Logan admits, “We don’t live in such a world, and perhaps not even poets alive today wish we did,” and he ratchets down his goals to children memorizing a poem a week.

Then he makes a declaration that irritates me no end:

The cigar-chewing promoter who can find a way to put poetry before readers and make them love it will do more for the art than a century of hand-wringing. He might also turn a buck.

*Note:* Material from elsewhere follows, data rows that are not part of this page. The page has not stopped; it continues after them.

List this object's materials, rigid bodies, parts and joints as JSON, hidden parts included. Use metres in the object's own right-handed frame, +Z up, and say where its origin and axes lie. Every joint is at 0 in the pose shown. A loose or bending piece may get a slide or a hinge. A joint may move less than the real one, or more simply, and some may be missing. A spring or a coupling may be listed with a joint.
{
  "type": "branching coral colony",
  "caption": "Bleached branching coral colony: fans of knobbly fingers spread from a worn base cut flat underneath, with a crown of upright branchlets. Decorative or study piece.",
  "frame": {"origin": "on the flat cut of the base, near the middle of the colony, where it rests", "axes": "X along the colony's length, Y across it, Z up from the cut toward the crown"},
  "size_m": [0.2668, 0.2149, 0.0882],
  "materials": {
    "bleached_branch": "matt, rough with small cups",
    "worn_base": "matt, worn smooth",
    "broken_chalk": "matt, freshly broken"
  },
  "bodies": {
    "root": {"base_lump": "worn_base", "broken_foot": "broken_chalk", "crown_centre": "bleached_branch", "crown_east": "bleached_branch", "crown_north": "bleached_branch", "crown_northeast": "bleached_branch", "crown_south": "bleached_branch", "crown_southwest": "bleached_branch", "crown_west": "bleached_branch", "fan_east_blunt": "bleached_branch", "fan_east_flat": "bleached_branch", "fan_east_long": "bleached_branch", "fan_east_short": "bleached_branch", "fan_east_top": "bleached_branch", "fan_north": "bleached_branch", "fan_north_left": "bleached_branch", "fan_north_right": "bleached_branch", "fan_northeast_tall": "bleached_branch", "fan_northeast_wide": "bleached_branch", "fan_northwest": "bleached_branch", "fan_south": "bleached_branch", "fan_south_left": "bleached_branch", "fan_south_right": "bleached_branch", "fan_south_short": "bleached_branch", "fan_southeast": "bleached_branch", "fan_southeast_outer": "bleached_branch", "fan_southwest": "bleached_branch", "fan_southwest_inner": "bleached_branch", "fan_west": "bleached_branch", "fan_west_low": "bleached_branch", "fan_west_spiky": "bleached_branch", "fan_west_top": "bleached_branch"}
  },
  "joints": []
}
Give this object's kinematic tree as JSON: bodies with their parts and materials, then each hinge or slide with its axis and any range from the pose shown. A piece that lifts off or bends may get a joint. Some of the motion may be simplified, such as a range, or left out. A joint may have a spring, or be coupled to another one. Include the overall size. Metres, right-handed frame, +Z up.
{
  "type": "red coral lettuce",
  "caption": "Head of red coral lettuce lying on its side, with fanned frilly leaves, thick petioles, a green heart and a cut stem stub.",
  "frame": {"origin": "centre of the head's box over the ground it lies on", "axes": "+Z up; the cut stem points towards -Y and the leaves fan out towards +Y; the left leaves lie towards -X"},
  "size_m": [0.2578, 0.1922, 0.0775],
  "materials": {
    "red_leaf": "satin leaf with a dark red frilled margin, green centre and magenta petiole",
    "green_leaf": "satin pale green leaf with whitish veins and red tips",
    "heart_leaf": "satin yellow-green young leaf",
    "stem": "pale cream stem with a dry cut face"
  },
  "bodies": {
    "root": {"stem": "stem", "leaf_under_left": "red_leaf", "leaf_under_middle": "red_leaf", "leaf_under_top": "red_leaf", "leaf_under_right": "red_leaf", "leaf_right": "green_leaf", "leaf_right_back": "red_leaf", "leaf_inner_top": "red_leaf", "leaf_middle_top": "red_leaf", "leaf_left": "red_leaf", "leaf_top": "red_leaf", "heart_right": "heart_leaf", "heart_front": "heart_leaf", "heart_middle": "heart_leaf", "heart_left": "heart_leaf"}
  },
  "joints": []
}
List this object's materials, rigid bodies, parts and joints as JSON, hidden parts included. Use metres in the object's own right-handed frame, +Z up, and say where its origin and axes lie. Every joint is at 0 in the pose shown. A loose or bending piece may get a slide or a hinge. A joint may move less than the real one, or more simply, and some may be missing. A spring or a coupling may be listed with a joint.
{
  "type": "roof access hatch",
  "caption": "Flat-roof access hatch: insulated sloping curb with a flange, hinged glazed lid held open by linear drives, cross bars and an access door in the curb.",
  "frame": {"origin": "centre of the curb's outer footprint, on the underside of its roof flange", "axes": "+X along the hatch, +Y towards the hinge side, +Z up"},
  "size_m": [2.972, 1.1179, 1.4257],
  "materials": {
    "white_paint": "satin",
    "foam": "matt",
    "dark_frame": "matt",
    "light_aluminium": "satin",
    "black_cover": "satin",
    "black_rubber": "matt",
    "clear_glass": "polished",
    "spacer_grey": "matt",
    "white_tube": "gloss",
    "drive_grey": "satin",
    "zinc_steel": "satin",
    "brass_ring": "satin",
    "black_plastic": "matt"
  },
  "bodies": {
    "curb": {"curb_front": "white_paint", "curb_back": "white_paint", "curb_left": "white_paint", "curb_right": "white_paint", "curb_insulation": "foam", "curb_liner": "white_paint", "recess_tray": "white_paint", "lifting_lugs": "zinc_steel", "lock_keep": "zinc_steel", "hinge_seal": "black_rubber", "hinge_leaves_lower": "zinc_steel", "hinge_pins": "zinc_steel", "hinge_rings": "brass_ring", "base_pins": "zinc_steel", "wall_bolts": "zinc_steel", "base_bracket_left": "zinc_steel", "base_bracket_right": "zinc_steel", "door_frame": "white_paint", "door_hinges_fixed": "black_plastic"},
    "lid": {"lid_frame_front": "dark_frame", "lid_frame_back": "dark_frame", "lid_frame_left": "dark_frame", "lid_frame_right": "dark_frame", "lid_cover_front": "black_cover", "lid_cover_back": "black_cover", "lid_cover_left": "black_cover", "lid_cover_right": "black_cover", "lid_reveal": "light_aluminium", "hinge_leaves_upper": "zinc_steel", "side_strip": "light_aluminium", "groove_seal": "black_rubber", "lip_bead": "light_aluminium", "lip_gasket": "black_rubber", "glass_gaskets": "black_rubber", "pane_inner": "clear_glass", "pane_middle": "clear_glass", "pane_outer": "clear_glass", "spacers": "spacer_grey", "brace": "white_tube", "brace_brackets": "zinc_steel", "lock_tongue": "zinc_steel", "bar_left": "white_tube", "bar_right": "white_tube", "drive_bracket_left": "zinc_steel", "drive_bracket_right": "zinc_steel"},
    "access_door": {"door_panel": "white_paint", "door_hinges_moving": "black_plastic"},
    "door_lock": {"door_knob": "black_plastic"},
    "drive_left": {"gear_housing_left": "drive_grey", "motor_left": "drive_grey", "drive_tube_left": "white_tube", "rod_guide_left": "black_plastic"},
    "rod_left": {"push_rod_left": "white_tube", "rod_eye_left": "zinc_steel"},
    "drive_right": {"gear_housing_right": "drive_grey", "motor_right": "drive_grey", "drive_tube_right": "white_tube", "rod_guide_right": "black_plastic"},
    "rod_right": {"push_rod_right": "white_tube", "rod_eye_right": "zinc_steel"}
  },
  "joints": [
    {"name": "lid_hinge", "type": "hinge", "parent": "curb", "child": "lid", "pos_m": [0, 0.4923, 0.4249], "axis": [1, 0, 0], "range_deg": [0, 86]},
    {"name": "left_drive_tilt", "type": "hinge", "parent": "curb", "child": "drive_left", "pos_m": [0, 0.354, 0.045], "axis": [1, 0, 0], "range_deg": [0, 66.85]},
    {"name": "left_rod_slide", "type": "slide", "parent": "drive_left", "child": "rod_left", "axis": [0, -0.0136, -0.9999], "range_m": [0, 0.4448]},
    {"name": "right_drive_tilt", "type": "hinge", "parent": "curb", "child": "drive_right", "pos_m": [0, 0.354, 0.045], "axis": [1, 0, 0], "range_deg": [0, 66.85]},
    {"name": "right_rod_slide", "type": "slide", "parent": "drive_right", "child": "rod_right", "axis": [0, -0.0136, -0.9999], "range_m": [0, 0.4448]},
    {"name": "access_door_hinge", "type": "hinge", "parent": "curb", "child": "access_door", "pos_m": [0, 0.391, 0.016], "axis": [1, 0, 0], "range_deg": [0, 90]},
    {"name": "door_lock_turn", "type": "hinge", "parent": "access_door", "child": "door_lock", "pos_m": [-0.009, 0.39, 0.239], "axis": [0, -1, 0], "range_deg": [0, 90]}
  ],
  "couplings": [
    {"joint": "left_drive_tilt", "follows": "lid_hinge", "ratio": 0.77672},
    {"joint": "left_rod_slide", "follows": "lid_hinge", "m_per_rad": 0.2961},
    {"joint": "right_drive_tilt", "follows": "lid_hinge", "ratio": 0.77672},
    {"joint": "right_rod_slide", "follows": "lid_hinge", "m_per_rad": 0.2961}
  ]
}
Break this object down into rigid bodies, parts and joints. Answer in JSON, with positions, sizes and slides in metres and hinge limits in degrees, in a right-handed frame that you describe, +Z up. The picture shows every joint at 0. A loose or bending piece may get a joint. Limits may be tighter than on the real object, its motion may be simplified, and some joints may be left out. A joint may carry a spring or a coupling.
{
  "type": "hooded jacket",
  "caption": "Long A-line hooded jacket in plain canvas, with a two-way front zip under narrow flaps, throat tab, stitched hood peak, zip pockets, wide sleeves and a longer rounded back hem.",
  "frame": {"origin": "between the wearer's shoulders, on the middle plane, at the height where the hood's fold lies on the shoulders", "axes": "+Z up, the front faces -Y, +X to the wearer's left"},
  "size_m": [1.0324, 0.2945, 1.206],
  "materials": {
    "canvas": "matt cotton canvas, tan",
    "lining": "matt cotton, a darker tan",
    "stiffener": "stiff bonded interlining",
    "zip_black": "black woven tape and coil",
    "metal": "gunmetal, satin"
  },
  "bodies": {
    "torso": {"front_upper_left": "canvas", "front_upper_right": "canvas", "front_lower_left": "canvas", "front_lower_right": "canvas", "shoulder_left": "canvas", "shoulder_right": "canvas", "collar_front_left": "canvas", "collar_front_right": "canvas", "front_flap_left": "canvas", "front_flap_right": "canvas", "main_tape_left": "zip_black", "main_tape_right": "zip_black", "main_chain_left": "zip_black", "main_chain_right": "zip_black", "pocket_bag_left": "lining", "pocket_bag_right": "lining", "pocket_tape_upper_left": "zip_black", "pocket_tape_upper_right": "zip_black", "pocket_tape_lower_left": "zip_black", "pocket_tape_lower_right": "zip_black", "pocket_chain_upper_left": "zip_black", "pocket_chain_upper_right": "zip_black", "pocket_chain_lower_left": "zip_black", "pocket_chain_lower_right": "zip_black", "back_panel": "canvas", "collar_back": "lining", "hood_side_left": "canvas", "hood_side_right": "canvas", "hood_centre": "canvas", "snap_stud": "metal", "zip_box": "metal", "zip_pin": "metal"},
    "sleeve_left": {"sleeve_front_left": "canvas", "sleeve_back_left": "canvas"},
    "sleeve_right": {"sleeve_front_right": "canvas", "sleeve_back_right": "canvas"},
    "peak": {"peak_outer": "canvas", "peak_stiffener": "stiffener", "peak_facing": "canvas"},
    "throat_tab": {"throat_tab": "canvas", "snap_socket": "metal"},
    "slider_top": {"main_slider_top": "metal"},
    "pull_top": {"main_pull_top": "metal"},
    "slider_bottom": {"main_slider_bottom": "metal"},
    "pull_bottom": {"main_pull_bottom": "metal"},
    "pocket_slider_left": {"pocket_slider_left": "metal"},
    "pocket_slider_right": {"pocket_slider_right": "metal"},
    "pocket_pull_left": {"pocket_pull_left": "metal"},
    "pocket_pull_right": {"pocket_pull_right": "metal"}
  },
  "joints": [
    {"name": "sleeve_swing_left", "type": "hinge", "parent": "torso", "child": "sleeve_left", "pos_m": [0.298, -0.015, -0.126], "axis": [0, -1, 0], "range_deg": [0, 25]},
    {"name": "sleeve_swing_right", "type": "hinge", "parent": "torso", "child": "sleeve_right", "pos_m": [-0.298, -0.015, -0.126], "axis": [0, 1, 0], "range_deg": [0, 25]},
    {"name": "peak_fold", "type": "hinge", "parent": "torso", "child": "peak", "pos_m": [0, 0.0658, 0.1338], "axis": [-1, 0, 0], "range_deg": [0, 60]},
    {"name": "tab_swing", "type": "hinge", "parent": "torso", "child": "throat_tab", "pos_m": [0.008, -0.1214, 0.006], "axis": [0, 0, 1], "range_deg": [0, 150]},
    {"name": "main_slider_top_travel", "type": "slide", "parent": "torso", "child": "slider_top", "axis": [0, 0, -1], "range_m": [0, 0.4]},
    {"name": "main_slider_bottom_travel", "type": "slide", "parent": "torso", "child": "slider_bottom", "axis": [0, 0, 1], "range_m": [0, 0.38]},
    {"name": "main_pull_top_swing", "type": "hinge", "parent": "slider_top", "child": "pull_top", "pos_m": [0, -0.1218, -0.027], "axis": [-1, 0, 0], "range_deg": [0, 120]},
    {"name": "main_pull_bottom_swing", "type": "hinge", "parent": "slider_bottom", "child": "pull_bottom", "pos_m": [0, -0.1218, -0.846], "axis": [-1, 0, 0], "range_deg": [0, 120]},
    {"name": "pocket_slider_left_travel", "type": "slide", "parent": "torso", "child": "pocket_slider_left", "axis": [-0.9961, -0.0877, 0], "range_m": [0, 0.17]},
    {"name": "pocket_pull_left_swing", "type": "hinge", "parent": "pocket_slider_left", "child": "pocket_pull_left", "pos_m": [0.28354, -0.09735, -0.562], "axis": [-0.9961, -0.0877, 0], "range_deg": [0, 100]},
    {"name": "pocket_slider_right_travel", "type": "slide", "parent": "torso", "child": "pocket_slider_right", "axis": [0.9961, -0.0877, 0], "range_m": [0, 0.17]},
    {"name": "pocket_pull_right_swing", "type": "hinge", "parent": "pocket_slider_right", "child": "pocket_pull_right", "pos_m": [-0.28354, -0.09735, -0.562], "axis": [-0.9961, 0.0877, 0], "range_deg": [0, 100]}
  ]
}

I’m all for doing whatever it takes for spreading the gospel of poetry, with or without a cigar. What I find irritating is that Logan has no clue that English teachers and poetry lovers all over America are already finding imaginative ways of introducing young people to poetry. To cite one instance that I’ll bet Logan knows nothing about, there is “Poetry Out Loud,” a recitation contest that students compete in from all over the country. In some ways, rap has reintroduced students to rhythm and arresting images and, so introduced, students suddenly find “Tiger, Tiger” or “Kubla Khan” to be marvelously modern. I don’t know that people are turning many bucks as they excite young people about poetry but they aren’t hand-wringing. They leave that up to people like Logan.

The columnist is more interested in complaining about political correctness and our decadent times than in discovering what is already going on.